Earlier that day in school, a senior colleague had talked to us about his tutorial class. And from what we heard, he is very good at mathematics. I was thinking of registering for the class until he mentioned that the tutorials would be taking place at night.
Sleeping outside my home is the last thing I could ever mention to my parents.

"If you can't come for night class, you can attend the tutorials with my colleague. His class is from 6 p.m. to 8 p.m.," said the senior colleague.

"You can go for that one, right? Phyna," asked Favour.
"Nope. I can't stay out after 7 p.m.," I said, and she sighed.

It's sad to say, but I didn't like home anymore. I could hear freedom singing in my thoughts. Freedom while eating, doing laundry, and cooking. I wanted to live alone, go to parties and picnics, visit places, hang out with friends, and make decisions for myself. Most of the time, I'd sit by myself and daydream about the kind of life I wanted.
Maybe I was just being ungrateful, but I didn't see it that way then.

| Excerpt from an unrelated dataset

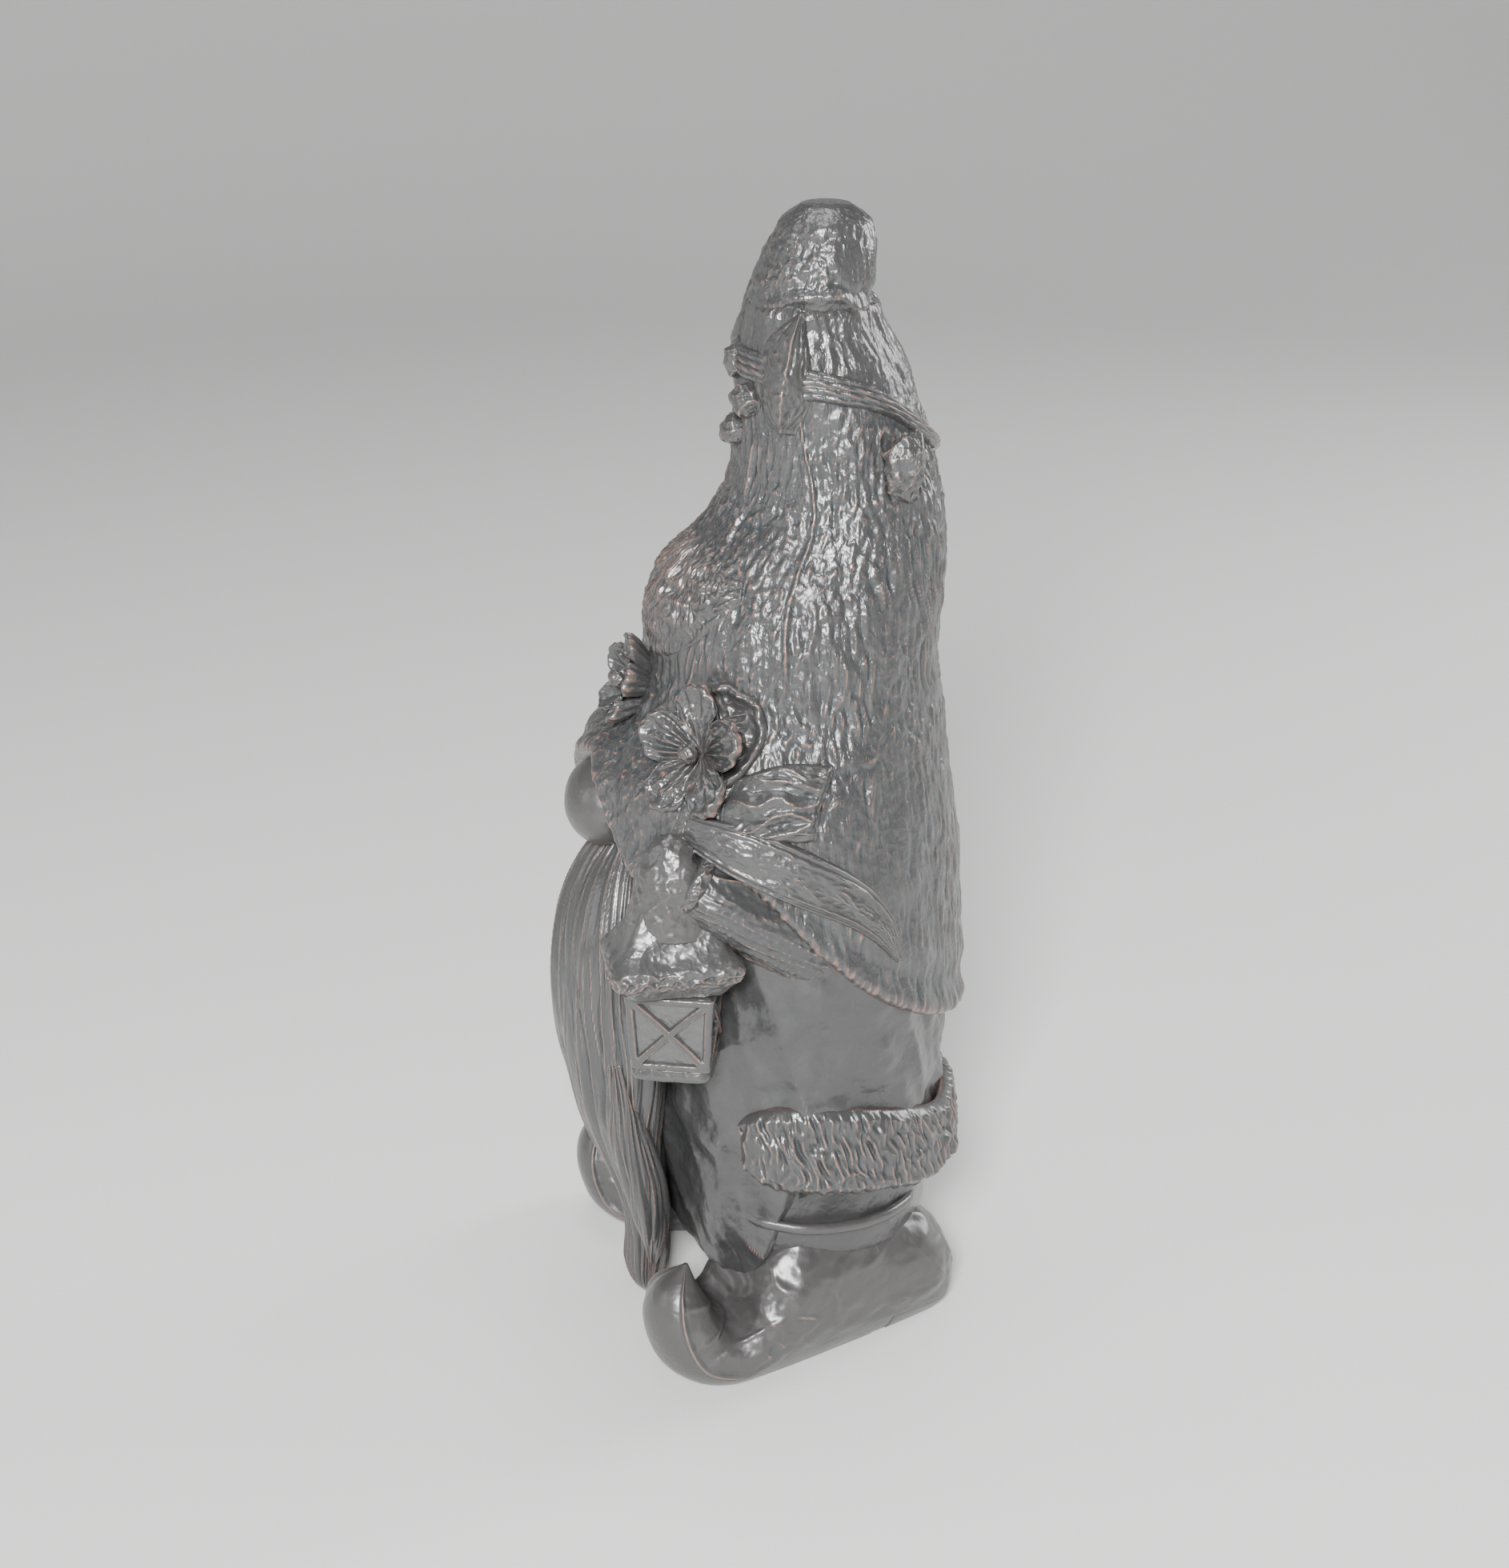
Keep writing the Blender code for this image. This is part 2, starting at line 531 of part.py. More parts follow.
def lantern_place(points, at=LANTERN_AT, yaw=LANTERN_YAW):
    """Turns points from the lantern's own upright axes into the gnome's."""
    turn = np.radians(-yaw)
    x, y, z = np.moveaxis(np.asarray(points, float), -1, 0)
    along = at[0] + x * np.cos(turn) - y * np.sin(turn)
    return np.stack([along, at[1] + x * np.sin(turn) + y * np.cos(turn), z], -1)


def square(half, z, per_side=1):
    """A square ring with the given half width."""
    t = np.linspace(-1, 1, per_side, endpoint=False) if per_side > 1 else np.array([-1.0])
    one = np.ones_like(t)
    x = np.concatenate([t, one, -t, -one])
    y = np.concatenate([-one, t, one, -t])
    return np.stack([half * x, half * y, z + 0 * x], -1)


def lantern_half(z):
    low, high = LANTERN_BOX
    return LANTERN_HALF[0] + (LANTERN_HALF[1] - LANTERN_HALF[0]) * (z - low) / (high - low)


def make_lantern():
    low, high = LANTERN_BOX
    outside = [square(lantern_half(z), z) for z in (low, high)]
    inside = [square(lantern_half(z) - LANTERN_WALL, z) for z in (high, low)]
    frame = solid("lantern_frame", lantern_place(outside + inside), "lantern", looped=True)
    middle, rail, post, bar = (low + high) / 2, 2.6, 2.4, 1.5
    half, tall = 11.5 - post, (high - low) / 2 - rail
    for number, (u, v) in enumerate(((1, 0), (0, 1), (-1, 0), (0, -1))):
        reach = half if u else tall
        other = tall if u else half
        gap = bar * 1.5
        triangle = [(gap, 0), (reach, other * (1 - gap / reach)), (reach, -other * (1 - gap / reach))]
        across = np.array([(p * u - q * v, p * v + q * u) for p, q in triangle])
        for axis in (0, 1):
            ends = []
            for end in (-20, 20):
                ring = np.zeros((3, 3))
                ring[:, axis] = end
                ring[:, 1 - axis] = across[:, 0]
                ring[:, 2] = middle + across[:, 1]
                ends.append(ring)
            points, faces = mesh_data(lantern_place(ends))
            take_away(frame, make_object(f"window_{number}_{axis}", points, faces), "MANIFOLD")
    cut(frame, "coat_solid")

    for number, word in enumerate(("front", "outer", "back", "inner")):
        turn = np.radians(90 * number)
        rotate = np.array([[np.cos(turn), -np.sin(turn), 0], [np.sin(turn), np.cos(turn), 0], [0, 0, 1]])
        rings = []
        for z in (low + 0.4, high - 0.4):
            far = lantern_half(z) - LANTERN_WALL - 0.4
            side = far - 1.4
            rings.append(np.array([(-side, -far, z), (side, -far, z), (side, -far + 1.2, z), (-side, -far + 1.2, z)]) @ rotate.T)
        cut(solid(f"lantern_pane_{word}", lantern_place(rings), "pane"), "coat_solid")

    base = [square(8.6, LANTERN_FLOOR), square(10.4, LANTERN_FLOOR + 0.9), square(11, low - 1.2), square(10.6, low - 0.4)]
    cut(solid("lantern_base", lantern_place(base), "lantern"), "coat_solid")
    roof = [square(half, z, 4) for z, half in LANTERN_ROOF]
    cut(solid("lantern_roof", lantern_place(roof, ROOF_AT, ROOF_YAW), "lantern"), "coat_solid", "left_sleeve", "left_cuff", "left_mitten")


# ---------------------------------------------------------------- face


def make_face():
    nose = solid("nose", ellipsoid((0, -42.0, 160.5), (13, 12.0, 12.8), 13, 24), "skin")
    cut(nose, "hat_solid", "coat_solid")

    level = np.linspace(0, BEARD_Z[-1], 17)
    front, half, back = (smooth(BEARD_Z, k, level)[:, None] for k in (BEARD_FRONT, BEARD_HALF, BEARD_BACK))
    turn = np.radians(np.linspace(0, 360, 24, endpoint=False))
    centre, deep = (front + back) / 2, (back - front) / 2
    rings = np.stack([half * np.sin(turn), centre - deep * np.cos(turn), level[:, None] + 0 * turn], -1)
    beard = solid("beard", rings, "beard")
    cut(beard, "coat_solid", "hat_solid", "nose", "trousers", "left_mitten", "right_mitten")
    cut(beard, "lantern_roof", "lantern_hull", "right_cuff", "right_sleeve")
    cut(beard, *(f"{side}_boot_{piece}" for side in ("left", "right") for piece in ("upper", "sole")))
    for side, word in ((1, "left"), (-1, "right")):
        path = through(np.array(LOCK) * (side, 1, 1), 14)
        thickness = smooth([0, 0.3, 0.7, 1], [2, 5.4, 5.4, 1.6], np.linspace(0, 1, 14))
        lock = solid(f"beard_lock_{word}", swept(path, thickness, 12, up=(0, 1, 0)), "beard")
        cut(lock, "beard", "coat_solid", "trousers", f"{word}_boot_upper", f"{word}_boot_sole")


def main():
    clear_scene()
    make_hat()
    make_decorations()
    make_coat()
    make_boot(1, "left")
    make_boot(-1, "right")
    make_trousers()
    make_arm("left", LEFT_ARM)
    make_arm("right", RIGHT_ARM)
    make_lantern()
    hull = [square(half + 1, z) for z, half in ((LANTERN_FLOOR - 1, 12.6), (LANTERN_ROOF[0][0], 13.6))]
    points, faces = mesh_data(lantern_place(hull))
    make_object("lantern_hull_cutter", points, faces)
    make_face()


main()
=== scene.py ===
"""Builds the finished look of a cast garden gnome round its packed CAD frame.

The gnome faces -Y and its left hand, with the lantern, is on +X. Shapes are worked out in millimetres from the
figure's own axis. Every casting is a grid of rings: a function of how far along the piece a ring is and how
far round it a point is, raised along its normal by a relief such as grain, strands, veins or creases.
"""

import bpy
import numpy as np
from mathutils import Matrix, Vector


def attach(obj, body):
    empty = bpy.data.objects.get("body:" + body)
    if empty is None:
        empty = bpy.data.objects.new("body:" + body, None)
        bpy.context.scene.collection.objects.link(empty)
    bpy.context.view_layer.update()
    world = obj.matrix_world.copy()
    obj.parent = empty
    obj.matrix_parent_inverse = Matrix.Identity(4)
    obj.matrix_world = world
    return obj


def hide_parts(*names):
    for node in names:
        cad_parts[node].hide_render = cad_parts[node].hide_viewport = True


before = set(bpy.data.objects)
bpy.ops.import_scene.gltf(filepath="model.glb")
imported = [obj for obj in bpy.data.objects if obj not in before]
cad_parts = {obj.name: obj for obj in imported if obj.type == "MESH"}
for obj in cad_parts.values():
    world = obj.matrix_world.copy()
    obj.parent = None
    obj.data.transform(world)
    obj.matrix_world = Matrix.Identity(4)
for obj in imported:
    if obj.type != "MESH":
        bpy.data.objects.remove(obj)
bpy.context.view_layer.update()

bl_info = {
    "name": "Garden gnome with lantern",
    "version": (1, 0, 0),
    "blender": (4, 5, 0),
    "location": "3D View > Sidebar > Gnome",
    "description": "Builds a cast garden gnome with a tall hat, beard, flowers and a lantern",
    "category": "Add Mesh",
}

MM = 0.001
SHARPNESS_GAIN = 3.2
ORIGIN = np.array((0.445, 0.825, 0.0))  # middle of the footprint, from the figure's axis

# Hat: height, centre, half depth and half width
HAT_Z = [88, 110, 140, 166, 174, 183, 198, 209, 220, 230, 240, 250, 262, 279, 290, 297]
HAT_CENTRE = [4, 4, 3.6, 2, 2.5, 6.5, 9.9, 11, 13.3, 16.8, 21, 21.9, 20.5, 18, 15.7, 15.2]
HAT_DEPTH = [55.6, 54.8, 52.2, 50.5, 49, 44.4, 39.2, 38.6, 37.2, 34.1, 29.7, 26.7, 24.6, 21.3, 17.6, 16.2]
HAT_WIDTH = [60, 59.8, 58, 55, 53, 49, 43.5, 41.5, 38.5, 35, 31, 27.5, 25, 21.3, 17.6, 16.2]
HAT_TOP = 296.8
HAT_WALL = 4.5
RIM_AT_AXIS = 136.3
RIM_FALL = 0.745
RIM_CURTAIN = ([0, 12, 22, 33, 44, 60, 90, 105, 130, 180], [1.5, -2, -8, -14, 0, 0, -1.5, -1.5, 0, 0])
RIM_OVER_ARM = ([0, 44, 53, 64, 72, 80, 92, 180], [0, 0, 5, 7.5, 7, 3.5, 0, 0])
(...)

My dream came true when the school board shifted my department to a new campus. The distance from my home to school was no longer a stone's throw. I utilised this time to make my people see the reason why they should get an apartment for me—a place closer to my new campus. It took them a long time to make the decision; now I understand why. It isn't because they don't trust me, but because they were worried if I would cope alone in a new environment.

I was a bit sad the day I left home; the thought of not seeing my people for a long time made me worried. And for the first time, I worry about what my new home will be like. Will I be able to access and adapt to the new changes?

However, I didn't dwell on these thoughts because they were immediately replaced with excitement when I thought about the freedom I'd have. I drew in a deep breath and let it out with a hideous grin.
"Freedom, here I come!" I said, my eyes sparkling in excitement.


But unfortunately, the first week in my new home was nothing close to what I expected. It was so boring and lonely. Favour, who was happy I'm finally out of my family's web, didn't relent to help me out. She invited me to her cousin's birthday party, and I was eager to attend.

"Everything always seems to surprise me," I muttered to myself when I stepped into the big sitting room.
It was filled with smoke from Shi sha and scents of alcohol. Multicoloured flickering lights that stressed my eyes and loud music that made everyone talk in a high-pitched voice. The worst were the men who looked at me like prey.

After the celebrant cut his cake, the party began fully, and I became more uncomfortable.

That turned out to be my first and last outing with Favour, and she blamed me for making her leave early.
"You made me miss the gaming side of the party," she told me.
'I'm sorry. I was dying in there. How do you even cope with such an atmosphere?' I asked.

"You enjoy it; that is what you do," she teased, and pinched my chubby cheeks.

I tried the night class, but it wasn't as sweet as I imagined. I regretted leaving my warm room for a cold classroom filled with female Anopheles mosquitoes. I was also worried about thieves and other social vices.

It didn't take long for me to realise that the life I longed for was just a fantasy. My spirit, soul, and body might never align with it. The outgoing life I craved settled into a triangular routine, from school to church, home, and back to school. I also missed the connection with my family, the arguments, laughter, and the joy of coming home to a prepaid meal. Things were different in my new home; I had to prepare my own meals after school, no matter how tired I was. Sometimes, I ended up having biscuits for dinner.

The grass is always greener on the other side was my mantra before leaving home. I came to realise that there was nothing too exciting beyond my parent's watchful eyes, and that the lifestyle I yearned for was not who I wanted to be.
Many times, I felt the urge to return home, like a prodigal child, to apologise for my ingratitude. However, after much contemplation, I chose to establish myself. I practiced self-discipline in my dietary decisions, financial management, cleanliness, and aspirations. I managed to find my place and learned to adapt, even though I often wished I had never left home.